For consumers, it just means deals.
There will also be a consumer-to-consumer function added eventually. Again for a small fee, people will be able to post an ad that will be up a short time.
"It's like a come-and-get-it type thing," Shapiro, 45, said. "It could also act like an Etsy (craft sales site) for local artists. It facilitates face-to-face meetings here and now."
For Shapiro, those face-to-face meetings define urbanism. They are what the native New Yorker likes about living in a city, and they underly what he hopes to achieve.
They are why he decided to drive a cab when he first moved to Tucson more than 10 years ago, meeting people while scoping a location for his first Xoom Juice shop, at East Speedway and Treat Avenue.
They are why he first considered opening a bike messenger operation here, after having sold his biking fashion company, Zoic, when he left San Francisco.
"Urban is more of a frame of mind rather than a metropolis," he said.
In nurturing that frame of mind, Shapiro has helped Tucson's downtown gain momentum, said Michael Keith, CEO of the Downtown Tucson Partnership.
The 2009 opening of a Xoom Juice shop in the newly renovated One North Fifth apartment building coincided with the beginning of a burst in private investment in the area, Keith said.
He estimates that more than $200 million will be spent between 2008 and the end of 2013, following more than $500 million in public investment.
Shapiro alone says he's invested about a half-million dollars in his downtown businesses, and a little over a million overall in his Tucson enterprises.
"I think downtowns are successful because they create a lot of opportunities for communities to come together, and that's where cultural, personal and economic information is shared," Keith said.

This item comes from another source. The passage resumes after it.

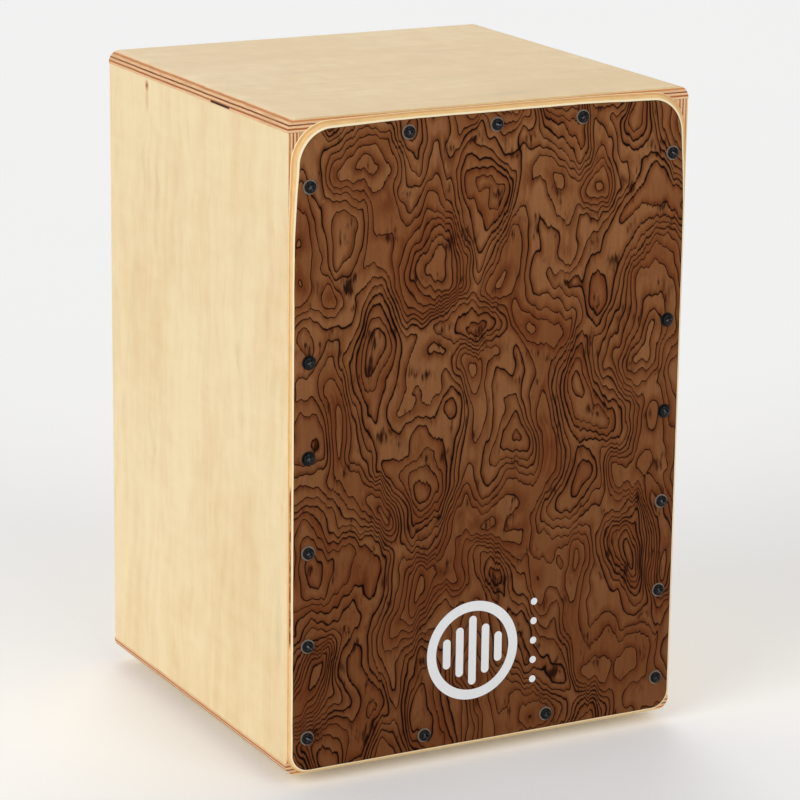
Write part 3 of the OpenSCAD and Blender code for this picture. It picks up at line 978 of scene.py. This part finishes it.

Places like Sparkroot are "the heart and soul of downtown because people linger there," Keith said. "I went in one morning for coffee and to read the paper, and I was there three hours as people I knew came in. It was the best day of my life downtown."
Jamie Williams, a photographer who lives in the university area and is a big fan of Sparkroot, agrees that the ambience is key to its success both as a business and as a downtown hub.
"You feel like you're in a big city, yet it's quiet, a nice place to relax," she said. "(Shapiro) gets in there and talks to the customers, and I really like that," Williams said. "There's a lot of attention to detail. It's clean and simple."
What Shapiro was able to do downtown is what the owners of Broadway Village are hoping he can do a bit further east.
"The day he called me, I went down to Sparkroot," said Craig Finfrock, one of the managers of CRI Broadway Partners, which owns the shopping center. "It just kind of fit right."
When Shapiro insisted on spending time in the space before proposing a full restaurant concept, Finfrock's suspicion he had found the right person became more sure. "It's not just finding someone to pay the rent. It's about creating a sense of place," he said.